When designing a data warehouse, how you handle changes to dimensional data over time is the most important decision to make. It is rare that a dimension will remain static over time. For example, a customer may change their phone number or their address, or a sales person may change their sales territory. For a customer phone number change, it usually not important to track the history of phone numbers a person has – you just overwrite the previous phone number. However, for an address change, you will usually want to track the history of a customer address in order to properly report the history of sales by geography. The same goes for tracking the history of a sales persons sales territory. For example, say in a dimension record a sales person is assigned to Territory A in 2010 and that territory makes $10 million in sales of which the sales person makes a commission. Let’s say Territory B made $5 million in sales. Then in 2011, this sales person is assigned to Territory B. If you just overrode his dimension record and assigned him to Territory B, when doing a sales commission report for 2010 he would show with only $5 million in sales. That would make for one angry sales person. This is why you need to record the history of changes.
The term Slowly Changing Dimension (SCD) is about tracking the variation in dimensional attributes over time. Don’t let the word slowly in this context fool you – the changes could very well happen rapidly. But in general they will happen “slowly” over time.

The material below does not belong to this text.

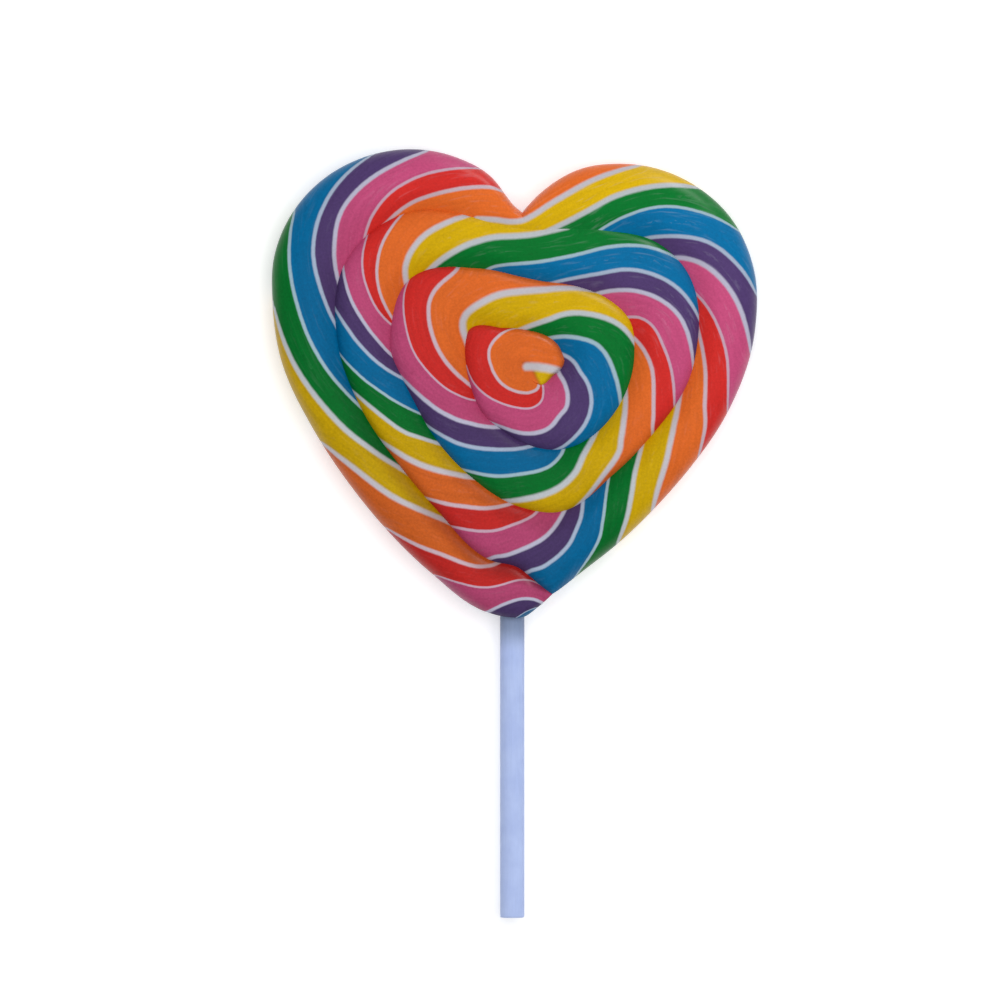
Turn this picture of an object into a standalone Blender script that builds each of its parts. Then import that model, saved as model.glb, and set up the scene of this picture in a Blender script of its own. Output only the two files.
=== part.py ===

The way you handle changes falls into three categories:
Type 1 (overwrite): No history information is stored. Existing data is overridden by new values
Type 2 (add a row): The history of data changes is preserved. A new record is inserted each time a change is made. Every data row has a valid from date and valid to date indicating the time period of the data’s validity, and each row usually has as isCurrent type of field that is set to Yes for the active record with the others set to No. When a fact table record is inserted, it will be given the appropriate surrogate key of the dimension record
Type 3 (add a column): This method traces changes using separate columns (but no new rows). This means there is a limit to history preservation based on the number of columns in each row that are designated for storing historical data. For example, a record may have the fields Territory1, Territory1EffectiveDate, Territory2, Territory2EffectiveDate, etc. Type 3 is rarely used
Note that Type 0 (retain original) means a record is never updated – it remains exactly as it was when it was first created. There is actually a Type 4 and a Type 6, and some “combination” types, but I have never seen those used so they are not worth discussing here.